Erst 2011 kümmerte sich eine Organistaion um den Erhalt der Mauern. Sie wurden befestigt und ein Torbogen mit dem Restaurierungsjahr in lateinischen Zahlen wurde eingezogen.
Wissen: Warum es “Tempel” heißt
Das Gebäude war von Anfang an kein Tempel im Sinne einer Stätte zum Feiern von Gottesdiensten, es war stets eher eine Art Studieranstalt. Warum aber wurde der Bau dennoch “Tempel” genannt? Der Grund liegt vermutlich in seiner Beschaffenheit. Derartig massive Steingebäude konnten sich nicht alle leisten und so war das schon ein Grund, das ganze mit dem würdevollen Namen “Tempel” zu bezeichnen.
Es gibt übrigens mehrere Schreibweisen für den Namen: Teampal na Trianaid, Teampull na Trionaid oder auf Englisch Trinity Church.
Persönliche Anmerkung: Ein Muss auf North Uist
Wunderschönes Wetter, das hohe Gras wogt im Wind, die Sonne setzt die Gebäude ins richtige Licht. So hat mir der Besuch beim Teampall Na Trianaid gut gefallen. Allerdings braucht es schon viel Fantasie, um in dem schmucklosen Bau das zu erkennen, was ihn einst ausmachte: ein wichtiges Wissenszentrum des Mittelalters.
Eher als bizarr empfand ich die Grabsteine, die sich innerhalb der Gebäudemauern des Haupttempels befanden.
Dennoch gehört der Tempel bei einem Besuch auf Nort Uist mit zu den Sehenswürdigkeiten, die man sich nicht entgehen lassen sollte.
Anfahrt:
Mit Navigationsgerät: “HS6 5HR” bringt einen bis nach Cairinis, dort den Schildern zum Teampall folgen.
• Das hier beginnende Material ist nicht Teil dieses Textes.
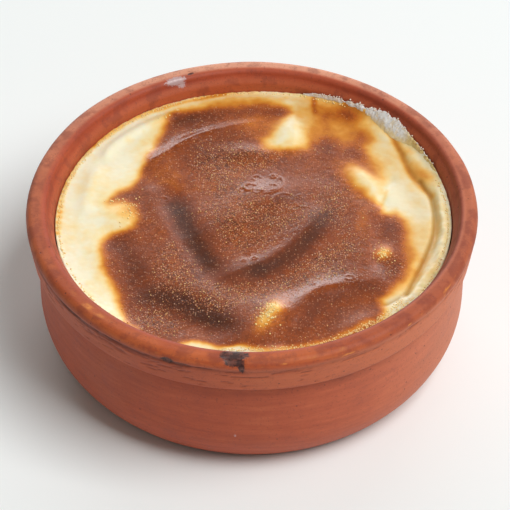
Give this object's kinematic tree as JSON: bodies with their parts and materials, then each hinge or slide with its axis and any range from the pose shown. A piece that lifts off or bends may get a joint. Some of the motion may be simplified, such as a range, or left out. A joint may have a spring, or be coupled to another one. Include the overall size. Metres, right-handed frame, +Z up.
{
  "type": "oven-browned rice pudding in a clay bowl",
  "caption": "Baked rice pudding with a browned, folded skin, set level in its round unglazed clay bowl with a banded rim.",
  "frame": {"origin": "middle of the bowl's flat underside, on the surface it stands on", "axes": "+Z up along the bowl's axis, out of its mouth; +X to the right and +Y away as the bowl is usually seen"},
  "size_m": [0.1201, 0.1198, 0.0442],
  "materials": {
    "terracotta": "matte",
    "browned_pudding": "satin"
  },
  "bodies": {
    "root": {"clay_bowl": "terracotta", "pudding": "browned_pudding"}
  },
  "joints": []
}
Ohne Navi: Der A865 auf North Uist folgen, bis man an das Hinweisschild nach Cairinis kommt. In die Richtung abbiegen und gleich danach die kleine Straße nach rechts zur Kirche abbiegen. An der Kirche parken und dem Fußweg zum Tempel nehmen. Der Fußmarsch dauert vielleicht fünf Minuten.